Dès mon arrivée, au mois de juillet, j’ai eu des occasions d’échanger avec vous, et, très tôt, dès le mois de septembre, j’ai donné mon assentiment pour qu’une proposition de loi sénatoriale nous permette d’avancer sur le sujet.
Nous y sommes ! La discussion s’engage. J’ai entendu que l’objectif était de voter un texte non pas pour envoyer un message, mais pour permettre de modifier ou préciser la loi. À ce stade, j’ai identifié les sujets sur lesquels il sera facile d’avancer et ceux sur lesquels je pressens un certain nombre de difficultés, notamment dans la perspective d’une commission mixte paritaire.
Je salue les propos, à la fois écrits et oraux, qui montrent que personne ne discute la nécessité de lutter contre l’artificialisation. Je n’ai pas besoin de revenir devant vous sur le dérèglement climatique ou sur l’urgence d’atténuer notre empreinte environnementale.

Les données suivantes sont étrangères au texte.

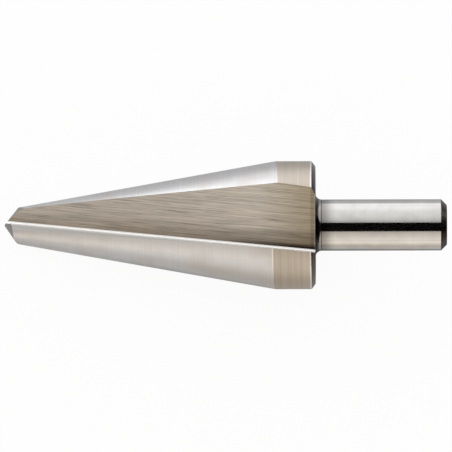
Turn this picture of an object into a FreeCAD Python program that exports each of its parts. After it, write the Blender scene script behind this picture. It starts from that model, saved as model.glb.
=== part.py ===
import FreeCAD, Part
import itertools
import math
import os
import Sketcher

# Cone drill bit, ground from one bar of high-speed steel. It is modelled along X with its tip at 0,
# Y across and Z towards its first cutting edge, and is then laid down as it comes to rest.
# Two straight flutes, each a flat floor, a rake wall and a rounded corner between them, lead and rise
# with the cone. The lands between them are backed off from their cutting edges. Each flank of the
# point is part of a cylinder, which falls away behind its lip. The bit cuts clockwise, seen from the
# shank.

SIZES = (
    ("largest_diameter", 20.0, "hole size at the wide end of the cone"),
    ("cone_angle", 20.1, "full angle of the cone"),
    ("cone_length", 42.0, "tip to the wide end of the cone"),
    ("guide_length", 6.7, "cylinder behind the cone, with its chamfer"),
    ("guide_chamfer_length", 0.6, "rear chamfer, along the bit"),
    ("guide_chamfer_depth", 0.8, "rear chamfer, across the bit"),
    ("shank_diameter", 8.0, "shank that the chuck grips"),
    ("shank_length", 20.5, "back face to the end of the shank"),
    ("shank_chamfer", 0.9, "chamfer at the end of the shank"),
    ("neck_radius", 1.0, "fillet from the back face to the shank"),
    ("land_relief", 0.1, "bit's axis to the centre of a land's cone"),
    ("land_azimuth", 10.0, "direction of that centre, round the bit from Z"),
    ("land_lead_in", 30.0, "angle before that direction where a land's grind starts"),
    ("flute_lead", 5.44, "angle by which a flute drifts across"),
    ("flute_rise", 6.83, "angle by which a flute rises with the cone"),
    ("floor_tilt", 11.6, "tilt of a flute's floor"),
    ("wall_angle", 79.0, "angle between a flute's floor and its rake wall"),
    ("corner_across", 0.43, "bit's axis to a flute's corner at the tip, across"),
    ("corner_height", 0.36, "bit's axis to a flute's corner at the tip, upwards"),
    ("corner_radius", 0.35, "radius ground into a flute's corner"),
    ("edge_azimuth", 6.0, "way that the flat behind a cutting edge faces, round the bit from Z"),
    ("flank_radius", 3.8, "radius of a flank of the point"),
    ("flank_tilt", 59.0, "angle between a flank's axis and the bit's axis"),
    ("flank_azimuth", 144.0, "direction of a flank's axis round the bit"),
    ("flank_depth", 3.81, "tip to a flank's axis, down"),
    ("flank_offset", 0.72, "tip to a flank's axis, sideways"),
    ("overrun", 1.0, "how far a grind runs past the steel"),
)

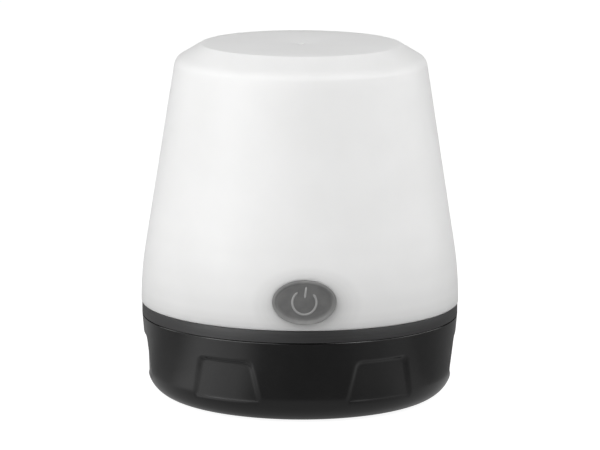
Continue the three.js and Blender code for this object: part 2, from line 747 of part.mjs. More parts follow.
function makeContactSpring() {
  const coil = new TaperedHelix(...SPRING_RADII, SPRING_HEIGHT, SPRING_TURNS);
  return wireAlong(coil, SPRING_WIRE, 28, 5);
}

function makeContactPlate() {
  return new THREE.BoxGeometry(...PLATE_SIZE);
}

// A cell with its spring and plate; every other bay is turned end for end.
function makeBay(index) {
  const bay = new THREE.Group();
  const number = index + 1;
  const cell = part(`cell_${number}`, makeCell(), cellFinish);
  cell.position.y = CELL_SHIFT;
  const spring = part(`contact_spring_${number}`, makeContactSpring(), steel);
  spring.position.y = SPRING_START;
  const plate = part(`contact_plate_${number}`, makeContactPlate(), steel);
  plate.position.y = PLATE_PLACE;
  bay.add(cell, spring, plate);
  bay.position.set(bayCentres()[index], 0, CELL_Z);
  bay.rotation.z = index === 1 ? Math.PI : 0;
  return bay;
}

// ---- Wires ----

function makeWire(points) {
  const curve = new THREE.CatmullRomCurve3(points.map((point) => new THREE.Vector3(...point)));
  return wireAlong(curve, WIRE_RADIUS, 3 * (points.length - 1), 8);
}

// From the last contact up through the deck and round the lamp board to the switch board.
function makePositiveWire() {
  const round = [130, 155, 180, 205, 230].map((angle) => [...onCircle(30.5, angle), 25.3]);
  return makeWire([
    [-15.8, 29.6, 14],
    [-15, 30, 17.5],
    [-13, 31.5, 21],
    [-12.8, 31.2, 24.4],
    [-12.6, 29, 25.6],
    ...round,
    [-15.5, -25.6, 25.6],
    [-9, -27.9, 27.4],
    [-6, -29.2, 30],
    [-5.5, -30, 32.5],
  ]);
}

function makeSwitchedWire() {
  return makeWire([
    [5.5, -30, 32.5],
    [6, -29, 29.6],
    [5, -25.8, 27.8],
    [4, -20.8, 27.5],
  ]);
}

function makeNegativeWire() {
  return makeWire([
    [15.8, 29.6, 14],
    [15, 30, 17.5],
    [13, 31.5, 21],
    [12.8, 31.2, 24.4],
    [12, 28, 25.5],
    [10, 20.6, 25.5],
  ]);
}

// ---- Screws ----

// A pan-head screw that points down, with its head's underside at z = 0.
function makeScrew(length) {
  const screw = turned([
    [0, -length],
    [SCREW_SHANK, -length],
    [SCREW_SHANK, 0],
    [SCREW_HEAD, 0],
    [SCREW_HEAD, SCREW_HEAD_HEIGHT - 0.5],
    [SCREW_HEAD - 0.6, SCREW_HEAD_HEIGHT],
    [0, SCREW_HEAD_HEIGHT],
  ], 10);
  const slotDepth = [SCREW_HEAD_HEIGHT - 0.7, SCREW_HEAD_HEIGHT + 1];
  const slots = [[1.3, 0.3], [0.3, 1.3]].map(([x, y]) => block([-x, x], [-y, y], slotDepth));
  return cut(screw, ...slots);
}

function placedScrews(prefix, places, length, z) {
  return places.map(([x, y], index) => {
    const screw = part(`${prefix}_${index + 1}`, makeScrew(length), steel);
    screw.position.set(x, y, z);
    return screw;
  });
}

// Holder screws point up through the ears into the deck.
function holderScrews() {
  const screws = placedScrews("holder_screw", earPlaces(), LONG_SCREW, EAR_BOTTOM_Z - SCREW_SEAT);
  screws.forEach((screw) => {
    screw.rotation.x = Math.PI;
  });
  return screws;
}

// Switch-board screws point forward, toward the button.
function switchBoardScrews() {
  const places = [-POST_X, POST_X].map((x) => [x, SWITCH_BOARD_Y[1] + SCREW_SEAT]);
  const screws = placedScrews("switch_board_screw", places, BOARD_SCREW, BUTTON_Z);
  screws.forEach((screw) => {
    screw.rotation.x = -Math.PI / 2;
  });
  return screws;
}

// ---- Assembly ----

function makeLampHead() {
  const group = new THREE.Group();
  group.add(
    part("diffuser", makeDiffuser(), frostedPlastic),
    part("collar", makeCollar(), satinBlackPlastic),
    part("base_seal", makeBaseSeal(), blackRubber),
    part("reflector", makeReflector(), whitePlastic),
    part("lamp_board", makeLampBoard(), lampBoardFinish),
    part("button_frame", makeButtonFrame(), innerBlackPlastic),
    part("switch_board", makeSwitchBoard(), boardFinish),
    part("switch_body", makeSwitchBody(), innerBlackPlastic),
    part("battery_holder", makeBatteryHolder(), innerBlackPlastic),
    part("wire_positive", makePositiveWire(), redWire),
    part("wire_switched", makeSwitchedWire(), whiteWire),
    part("wire_negative", makeNegativeWire(), blackWire),
    ...bayCentres().map((_, index) => makeBay(index)),
    ...makeLeds(),
    ...placedScrews("lamp_board_screw", boardScrewPlaces(), SHORT_SCREW, BOARD_Z[1] + SCREW_SEAT),
    ...placedScrews("frame_screw", frameScrewPlaces(), SHORT_SCREW, FRAME_FOOT_TOP_Z + SCREW_SEAT),
    ...holderScrews(),
    ...switchBoardScrews(),
  );
  return group;
}

function makeLeds() {
  return angles(LED_COUNT, 30).map((angle, index) => {
    const led = part(`led_${index + 1}`, makeLed(), ledFinish);
    const [x, y] = onCircle(LED_CIRCLE, angle);
    led.position.set(x, y, BOARD_Z[1] + 0.1);
    led.rotation.z = angle * DEG;
    return led;
  });
}

function makeBase() {
  const group = new THREE.Group();
  const pads = padPlaces().map(([x, y], index) => {
    const pad = part(`foot_pad_${index + 1}`, makeFootPad(), blackRubber);
    pad.position.set(x, y, 0);
    return pad;
  });
  group.add(
    part("base_cup", makeBaseCup(), glossBlackPlastic),
    part("hanging_hook", makeHangingHook(), satinBlackPlastic),
    ...pads,
  );
  return group;
}

const lantern = new THREE.Group();
lantern.add(
  makeLampHead(),
  part("power_button", makePowerButton(), greyRubber),
  part("switch_plunger", makeSwitchPlunger(), whitePlastic),
  makeBase(),
);

export default lantern;
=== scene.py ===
# %% [markdown]
# # A small battery lantern
#
# This file dresses a packed lantern for its picture. The frame already holds every part at its
# true size and place: a frosted shade, a dark collar, a glossy battery cup with finger grips,
# a rubber button, and the lamp and batteries inside. Here the parts that show get fine meshes,
# and every part gets a finish. Everything is in metres, in the frame's own axes: the lantern
# stands on Z = 0, its axis is the Z axis, and the button faces -Y.

# %% The frame and its box
import json
import math

import bmesh
import bpy
from mathutils import Matrix, Vector


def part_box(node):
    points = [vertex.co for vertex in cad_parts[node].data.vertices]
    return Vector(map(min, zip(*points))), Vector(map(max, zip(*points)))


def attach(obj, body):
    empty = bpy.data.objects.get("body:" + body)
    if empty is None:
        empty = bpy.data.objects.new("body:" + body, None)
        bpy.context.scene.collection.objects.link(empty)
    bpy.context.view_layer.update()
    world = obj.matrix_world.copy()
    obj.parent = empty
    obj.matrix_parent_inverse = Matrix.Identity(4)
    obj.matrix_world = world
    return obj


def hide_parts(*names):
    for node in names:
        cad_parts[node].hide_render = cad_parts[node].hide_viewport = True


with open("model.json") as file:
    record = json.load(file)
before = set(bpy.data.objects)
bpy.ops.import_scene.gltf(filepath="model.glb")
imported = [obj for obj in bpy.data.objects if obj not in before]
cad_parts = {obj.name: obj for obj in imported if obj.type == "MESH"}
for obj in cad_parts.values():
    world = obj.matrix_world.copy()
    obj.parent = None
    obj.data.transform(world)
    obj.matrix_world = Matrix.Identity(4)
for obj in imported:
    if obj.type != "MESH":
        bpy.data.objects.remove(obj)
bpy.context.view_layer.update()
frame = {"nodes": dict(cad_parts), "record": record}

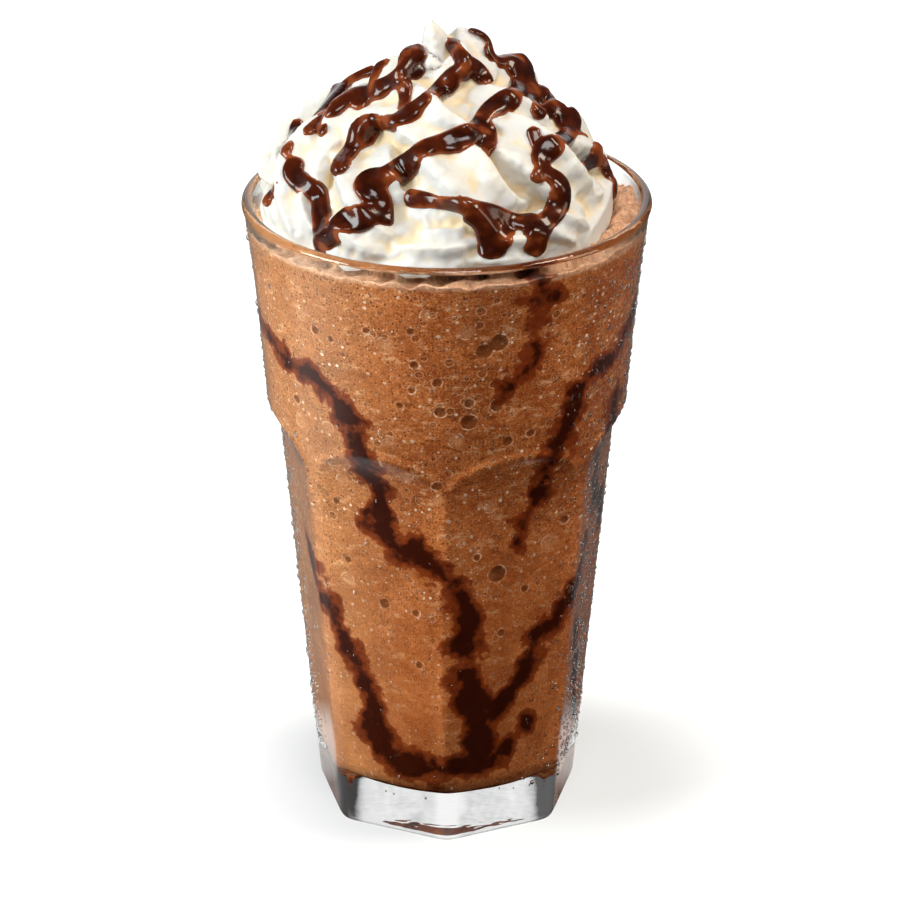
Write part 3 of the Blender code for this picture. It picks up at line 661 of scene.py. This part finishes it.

Je rappelle juste qu’un sol artificialisé ne stocke plus de CO2, qu’il est un espace stérile pour la biodiversité et qu’il participe massivement au dérèglement du cycle de l’eau en empêchant la recharge des nappes phréatiques et en accélérant les écoulements.
L’artificialisation s’est débridée au cours du dernier demi-siècle et elle s’est totalement décorrélée de la progression de la population. Elle a ainsi été trois fois plus rapide dans cette période qu’au cours des siècles précédents.
Dans ces conditions, la perspective de diviser par deux la consommation d’espaces naturels sur la décennie en cours revient d’abord à prolonger une baisse déjà observée, après le pic atteint dans les années 1980. Nous sommes ainsi passés de 60 000 hectares par année à 30 000 hectares au début de la décennie précédente. Si l’on prend une moyenne annuelle de 25 000 hectares sur les dix dernières années, l’objectif est donc d’arriver à 12 500 hectares par an jusqu’en 2031.
Ensuite, il nous restera du temps pour atteindre la marche d’après, à savoir le ZAN. Je signale au passage que l’on passe parfois plus de temps à discuter de l’après-2050 que de ce qui se passera dans l’intervalle, entre 2031 et 2050. Pourtant, les enjeux me semblent autrement plus importants à court terme ou moyen terme.
Au moment où nous entamons ce débat, je veux aussi vous rappeler qu’il y a en Europe une demi-douzaine de pays qui sont engagés dans des procédures de ce type. C’est ainsi le cas de l’Allemagne, de la Suisse, de l’Espagne, de l’Italie, du Royaume-Uni ou encore des Pays-Bas. Globalement, ces États ont la même philosophie : diminuer d’abord l’artificialisation puis tendre vers un zéro artificialisation nette, dans un contexte où la souveraineté alimentaire de l’Europe et sa réindustrialisation imposent malgré tout de continuer à accueillir des projets qui restent nécessaires, y compris dans une perspective de transition écologique.
L’esprit de responsabilité et le souci de dialogue sont constants au Sénat, et ce texte en porte la marque. Aussi, je tiens à remercier toutes celles et tous ceux qui ont participé à son élaboration. Il témoigne de la convergence de nos objectifs.
Certaines des dispositions de cette proposition de loi ont notre assentiment total.
C’est le cas de la prise en compte de la renaturation avant 2031 et de la mise en place de nouveaux outils pour les communes pour mieux maîtriser les projets avant 2031. Je pense à l’extension du droit de préemption ou à la mise en place de périmètres de sursis à statuer.
C’est aussi le cas de la communication aux communes des données dont elles ont besoin pour mesurer l’artificialisation.
C’est enfin le cas de la possibilité offerte aux communes littorales d’anticiper le recul du trait de côte dans la recomposition urbaine qu’il induit.
Ces ajustements de bon sens nous semblent indispensables, d’autant qu’ils préservent l’esprit du dispositif et qu’ils garantissent la possibilité de tenir nos objectifs.
Comme vous le savez, les principales attentes exprimées par les collectivités portent sur deux sujets particuliers : la prise en compte des grands projets nationaux et la création d’un mécanisme de garantie de développement pour les communes rurales.
Ce sont deux objectifs partagés : reste à trouver le chemin pour les atteindre.
Nous sommes convaincus qu’il y a matière à compter à part les grands projets d’infrastructures d’État, mais nous devons déterminer s’ils doivent seulement faire l’objet d’un décompte à part à l’échelon national ou si nous devons considérer qu’il ne s’agit pas d’artificialisation.
Il va de soi que si nous les sortons de la trajectoire, il devient compliqué d’être crédible sur notre objectif, alors que nous n’avons pas d’étude d’impact sur ce que serait l’ouverture de la porte à ces grands projets d’envergure nationale.